GNU/Linux Network Engineer

We’re back with another round of DNS observations from running authoritative and recursive name servers at Hopbox. If you haven’t read Part 1, the format is simple — short observations in no particular order, each with a dig output or packet capture to back it up.

As before, these come from serving ~240k queries/hour across 900+ sites. Some of these are amusing, some are mildly infuriating, and a few genuinely surprised us.

HTTPS/SVCB Records Are Showing Up More Than You’d Think

We started seeing HTTPS (type 65) queries hit our authoritative servers a while back, but the volume has been climbing steadily. Browsers — Chrome and Firefox in particular — now query for HTTPS records alongside A/AAAA as part of their connection setup. If you’re not serving them, you’re handing back NODATA responses all day.

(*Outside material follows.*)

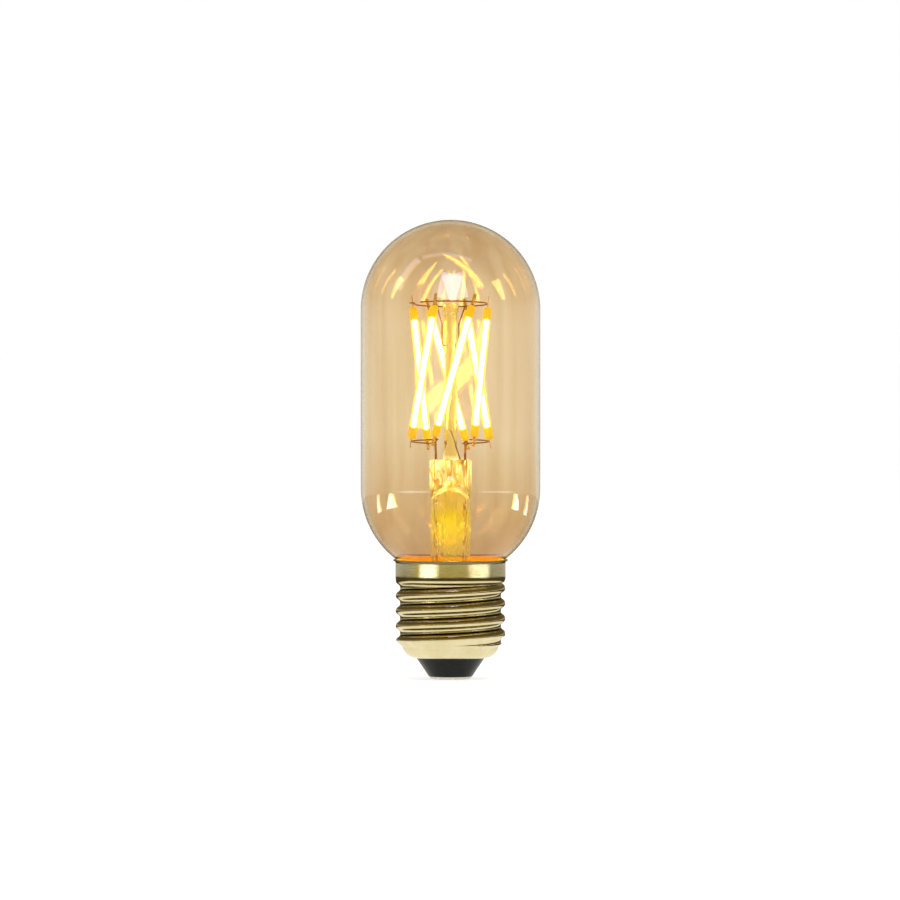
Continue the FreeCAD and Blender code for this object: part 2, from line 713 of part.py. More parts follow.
def inner_lead(side, angle, bus):
    """Nickel lead from the pinch to the inside of a lower bus wire, with the bead of its weld."""
    reach = LOWER_BUS_RADIUS - BUS_RADIUS - INNER_LEAD_RADIUS - SEAT
    foot = Vector(side * LEAD_OFFSET, 0, DUMET_TOP)
    knee = Vector(side * LEAD_OFFSET, 0, PINCH_TOP + LEAD_RISE)
    tip = ring_point(reach, angle, LOWER_RING_HEIGHT)
    lead = bent_rod([foot, knee, tip], LEAD_BEND, INNER_LEAD_RADIUS)
    bead = Part.makeSphere(WELD_RADIUS, tip)
    return lead.fuse(bead).removeSplitter().cut(bus)


def support_wire(turn, grow=0):
    """Bent wire from the column out to the upper ring. turn moves it round the column."""
    anchor = Vector(0, 0, UPPER_RING_HEIGHT - SUPPORT_BELOW_RING)
    ring_angle = top_angle(FILAMENT_COUNT - 1) + turn
    outward = radial(ring_angle - SUPPORT_TURN_FROM_RING)
    reach = UPPER_BUS_RADIUS - BUS_RADIUS - SEAT
    elbow = anchor + outward * SUPPORT_REACH
    points = [
        anchor + outward * (COLUMN_RADIUS - SUPPORT_DEPTH),
        elbow,
        elbow + Vector(0, 0, SUPPORT_STRAIGHT),
        ring_point(reach, ring_angle, UPPER_RING_HEIGHT),
    ]
    return bent_rod(points, SUPPORT_BEND, SUPPORT_RADIUS + grow)


def brace_wire(grow=0):
    """Thin straight wire from the top of the pinch to the front of the column."""
    foot = Vector(BRACE_FOOT_X, BRACE_FOOT_Y, PINCH_TOP - BRACE_FOOT_DEPTH)
    top = Vector(0, BRACE_TOP_DEPTH - COLUMN_RADIUS, PINCH_TOP + BRACE_TOP_ABOVE_PINCH)
    return rod(foot, top, BRACE_RADIUS + grow)


def driver_board():
    """Round board that rests on the insulator's rim, drilled for its wires."""
    board = Part.makeCylinder(BOARD_RADIUS, BOARD_THICKNESS, Vector(0, 0, BOARD_BOTTOM))
    return board.makeChamfer(BOARD_BEVEL, [board.Edges[0], board.Edges[2]])


def board_place(inset, angle):
    """Point on the board, inset from its edge, at an angle from +X."""
    turn = math.radians(angle)
    reach = BOARD_RADIUS - inset
    return Vector(reach * math.cos(turn), reach * math.sin(turn), BOARD_TOP)


def smoothing_capacitor():
    """Upright can with a rolled groove near its foot and a shallow cup in its top."""
    radius = CAPACITOR_RADIUS
    groove = CAPACITOR_GROOVE
    foot = CAPACITOR_GROOVE_HEIGHT
    cup_floor = CAPACITOR_HEIGHT - groove
    can = turned([
        (0, 0),
        (radius, 0, groove),
        (radius, foot - groove),
        (radius - groove, foot),
        (radius, foot + groove),
        (radius, CAPACITOR_HEIGHT, groove),
        (CAPACITOR_CUP_RADIUS, CAPACITOR_HEIGHT),
        (CAPACITOR_CUP_RADIUS, cup_floor),
        (0, cup_floor),
    ])
    can.translate(board_place(CAPACITOR_INSET, CAPACITOR_ANGLE))
    return can


def legged_package(size, place, legs):
    """Flat moulded package whose bent legs stand on the board along its two long sides."""
    width, depth, height = size
    lift = LEG_THICKNESS
    body = Part.makeBox(width, depth, height - lift, Vector(-width / 2, -depth / 2, lift))
    top_edges = [edge for edge in body.Edges if edge.BoundBox.ZMin > height - 1e-6]
    body = body.makeChamfer(PACKAGE_BEVEL, top_edges)
    pitch = width / legs
    shapes = []
    for side in (-1, 1):
        for leg in range(legs):
            x = (leg - (legs - 1) / 2) * pitch
            inner = side * (depth / 2 - LEG_THICKNESS)
            knee = side * (depth / 2 + LEG_REACH / 2)
            toe = side * (depth / 2 + LEG_REACH)
            outline = [
                (inner, height / 2), (knee, height / 2), (knee, LEG_THICKNESS), (toe, LEG_THICKNESS),
                (toe, 0), (knee - side * LEG_THICKNESS, 0),
                (knee - side * LEG_THICKNESS, height / 2 - LEG_THICKNESS),
                (inner, height / 2 - LEG_THICKNESS), (inner, height / 2),
            ]
            points = [Vector(x - LEG_WIDTH / 2, y, z) for y, z in outline]
            face = Part.Face(Part.makePolygon(points))
            shapes.append(outward_facing(face.extrude(Vector(LEG_WIDTH, 0, 0))))
    package = body.fuse(shapes)
    package.translate(place)
    return package


def fusible_resistor():
    """Axial resistor lying above the board on its two bent leads."""
    half = RESISTOR_LENGTH / 2
    end_start = half - RESISTOR_END_LENGTH
    waist_end = end_start - RESISTOR_END_SLOPE
    waist = RESISTOR_RADIUS - RESISTOR_WAIST_DEPTH
    lead_x = half + RESISTOR_LEAD_REACH
    body = turned([
        (0, -half),
        (RESISTOR_RADIUS, -half, RESISTOR_ROUNDING),
        (RESISTOR_RADIUS, -end_start, RESISTOR_ROUNDING),
        (waist, -waist_end, RESISTOR_ROUNDING),
        (waist, waist_end, RESISTOR_ROUNDING),
        (RESISTOR_RADIUS, end_start, RESISTOR_ROUNDING),
        (RESISTOR_RADIUS, half, RESISTOR_ROUNDING),
        (0, half),
    ])
    body.rotate(Vector(0, 0, 0), Vector(0, 1, 0), 90)
    leads = []
    for side in (-1, 1):
        points = [
            Vector(side * (half - RESISTOR_LEAD_DEPTH), 0, 0),
            Vector(side * lead_x, 0, 0),
            Vector(side * lead_x, 0, -RESISTOR_RISE),
        ]
        leads.append(bent_rod(points, RESISTOR_LEAD_BEND, RESISTOR_LEAD_RADIUS))
    resistor = body.fuse(leads)
    lift = Vector(0, 0, RESISTOR_RISE)
    resistor.translate(board_place(RESISTOR_INSET, RESISTOR_ANGLE) + lift)
    return resistor


def contact_wire():
    """Straight wire from the contact's solder up to the board."""
    start = Vector(0, 0, SOLDER_RECESS + SOLDER_HEIGHT)
    return rod(start, Vector(0, 0, BOARD_BOTTOM), CONTACT_WIRE_RADIUS)


def shell_wire():
    """Wire from the back of the board up and out to an inner root of the cap's thread."""
    quarter_turn = THREAD_PITCH / 4
    touch_height = CREST_HEIGHT_AT_SIDE + quarter_turn + THREAD_PITCH / 2
    inside = CORE_RADIUS - SHEET - SEAT
    stand = BOARD_RADIUS - SHELL_WIRE_INSET
    points = [
        Vector(0, stand, BOARD_TOP),
        Vector(0, stand, touch_height),
        Vector(0, inside, touch_height),
    ]
    return bent_rod(points, SHELL_WIRE_BEND, SHELL_WIRE_RADIUS)


def lead_segment(side, low, high, radius):
    return rod(Vector(side * LEAD_OFFSET, 0, low), Vector(side * LEAD_OFFSET, 0, high), radius)


def build_nodes():
    """Every piece of the bulb by its name."""
    rectifier_place = board_place(RECTIFIER_INSET, RECTIFIER_ANGLE)
    chip_place = board_place(CHIP_INSET, CHIP_ANGLE)
    nodes = {
        "glass_envelope": glass_envelope(),
        "stem_flare": stem_flare(),
        "exhaust_tube": exhaust_tube(),
        "center_column": center_column(),
        "cap_shell": cap_shell(),
        "cap_insulator": cap_insulator(),
        "center_contact": center_contact(),
        "contact_solder": contact_solder(),
        "capping_cement": capping_cement(),
        "upper_bus_ring": upper_bus_ring(),
        "lower_bus_left": lower_bus(4, 6),
        "lower_bus_right": lower_bus(1, 3),
        "inner_lead_left": inner_lead(-1, bottom_angle(0), lower_bus(4, 6, SEAT)),
        "inner_lead_right": inner_lead(1, bottom_angle(3), lower_bus(1, 3, SEAT)),
        "upper_support_front": support_wire(0),
        "upper_support_rear": support_wire(180),
        "column_brace_wire": brace_wire(),
        "driver_board": driver_board(),
        "smoothing_capacitor": smoothing_capacitor(),
        "bridge_rectifier": legged_package(RECTIFIER_SIZE, rectifier_place, RECTIFIER_LEGS),
        "driver_chip": legged_package(CHIP_SIZE, chip_place, CHIP_LEGS),
        "fusible_resistor": fusible_resistor(),
        "contact_wire": contact_wire(),
        "shell_wire": shell_wire(),
    }
    for name, side in (("left", -1), ("right", 1)):
        nodes["dumet_seal_" + name] = lead_segment(side, DUMET_BOTTOM, DUMET_TOP, DUMET_RADIUS)
        nodes["outer_lead_" + name] = lead_segment(side, BOARD_TOP, DUMET_BOTTOM, OUTER_LEAD_RADIUS)
    for index in range(FILAMENT_COUNT):
        name = "filament_%d" % (index + 1)
        nodes[name] = filament(index)
        nodes[name + "_bottom_tab"] = bottom_tab(index)
        nodes[name + "_top_tab"] = top_tab(index)
    return nodes


os.makedirs("parts", exist_ok=True)
for node_name, shape in build_nodes().items():
    shape.exportStep("parts/%s.step" % node_name)
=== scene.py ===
import math

import bmesh
import bpy
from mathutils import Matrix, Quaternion, Vector, noise


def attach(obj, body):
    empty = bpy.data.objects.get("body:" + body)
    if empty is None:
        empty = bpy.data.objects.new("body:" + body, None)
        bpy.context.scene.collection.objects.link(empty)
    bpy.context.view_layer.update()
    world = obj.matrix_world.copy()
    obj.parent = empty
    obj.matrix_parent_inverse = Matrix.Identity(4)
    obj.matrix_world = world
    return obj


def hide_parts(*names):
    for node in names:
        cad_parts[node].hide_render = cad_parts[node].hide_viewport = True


bl_info = {
    "name": "Tubular Filament Bulb",
    "version": (1, 0, 0),
    "blender": (4, 5, 0),
    "location": "View3D > Sidebar > Bulb",
    "description": "Dresses a lit tubular bulb: glass, brass screw cap, light strips and stage",
    "category": "Add Mesh",
}

# Metres, Z up, the bulb's contact on the floor and its front towards -Y
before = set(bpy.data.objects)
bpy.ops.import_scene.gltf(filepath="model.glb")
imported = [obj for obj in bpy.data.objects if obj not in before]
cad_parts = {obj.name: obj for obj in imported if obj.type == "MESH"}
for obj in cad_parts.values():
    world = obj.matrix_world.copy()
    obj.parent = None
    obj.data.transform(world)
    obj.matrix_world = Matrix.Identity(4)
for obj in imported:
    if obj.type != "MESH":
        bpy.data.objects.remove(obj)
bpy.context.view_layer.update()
BODY = "root"
MM = 0.001
MATH = "ShaderNodeMath"
# A radius under this counts as a place on the axis
ON_AXIS = 1e-7


def linear(hex_colour):
    """Linear RGBA of an sRGB colour written as six hex digits."""
    def channel(text):
        value = int(text, 16) / 255
        return value / 12.92 if value <= 0.04045 else ((value + 0.055) / 1.055) ** 2.4
    return tuple(channel(hex_colour[i:i + 2]) for i in (0, 2, 4)) + (1.0,)


def add(tree, kind, inputs=(), stops=(), **settings):
    """Adds a node with its settings.

    Inputs are nodes, sockets or plain values, by place or name. Stops are the (position, hex
    colour) pairs of a colour ramp."""
    node = tree.nodes.new(kind)
    for name, value in settings.items():
        setattr(node, name, value)
    for _ in stops[2:]:
        node.color_ramp.elements.new(0.5)
    for number, (place, colour) in enumerate(stops):
        node.color_ramp.elements[number].position = place
        node.color_ramp.elements[number].color = linear(colour)
    pairs = inputs.items() if isinstance(inputs, dict) else enumerate(inputs)
    for key, value in pairs:
        if isinstance(value, bpy.types.Node):
            value = value.outputs[0]
        if isinstance(value, bpy.types.NodeSocket):
            tree.links.new(value, node.inputs[key])
        else:
            node.inputs[key].default_value = value
    return node


def new_material(name):
    """Empty node material and its tree."""
    material = bpy.data.materials.new(name)
    material.use_nodes = True
    material.node_tree.nodes.clear()
    return material, material.node_tree


def per_mm(size):
    """Noise scale whose grain is about size millimetres."""
    return 1 / (size * MM)


def let_light_through(tree, glass, colour):
    """Ends a glass that casts only a pale tinted shadow, so that light reaches what is inside."""
    open_way = add(tree, "ShaderNodeBsdfTransparent", {"Color": linear(colour)})
    shadow = add(tree, "ShaderNodeLightPath").outputs["Is Shadow Ray"]
    shader = add(tree, "ShaderNodeMixShader", [shadow, glass, open_way])
    add(tree, "ShaderNodeOutputMaterial", [shader])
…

$ dig @ns1.hopbox.net example-customer.com HTTPS +short
1 . alpn="h2,h3" ipv4hint=203.0.113.10 ipv6hint=2001:db8::10

The interesting part: most zones don’t have HTTPS records configured, so the majority of these queries result in empty answers. That’s a lot of wasted round trips. If you run an authoritative server, it’s worth checking how much of your query volume is type 65 NODATA.

$ dig @ns1.hopbox.net some-legacy-site.com HTTPS
;; ->>HEADER<<- opcode: QUERY, status: NOERROR, id: 41823
;; flags: qr aa rd; QUERY: 1, ANSWER: 0, AUTHORITY: 1, ADDITIONAL: 1

;; AUTHORITY SECTION:
some-legacy-site.com.   3600    IN      SOA     ns1.hopbox.net. hostmaster.hopbox.net. 2026032401 3600 900 604800 86400

DNS-over-HTTPS Client Prevalence on Our Recursors

Our recursors see a mix of traditional UDP/TCP and DoH traffic. We enabled DoH on our PowerDNS recursors a while back, and the adoption curve has been interesting. A non-trivial chunk of queries now come in over HTTPS, mostly from browsers that have DoH enabled by default.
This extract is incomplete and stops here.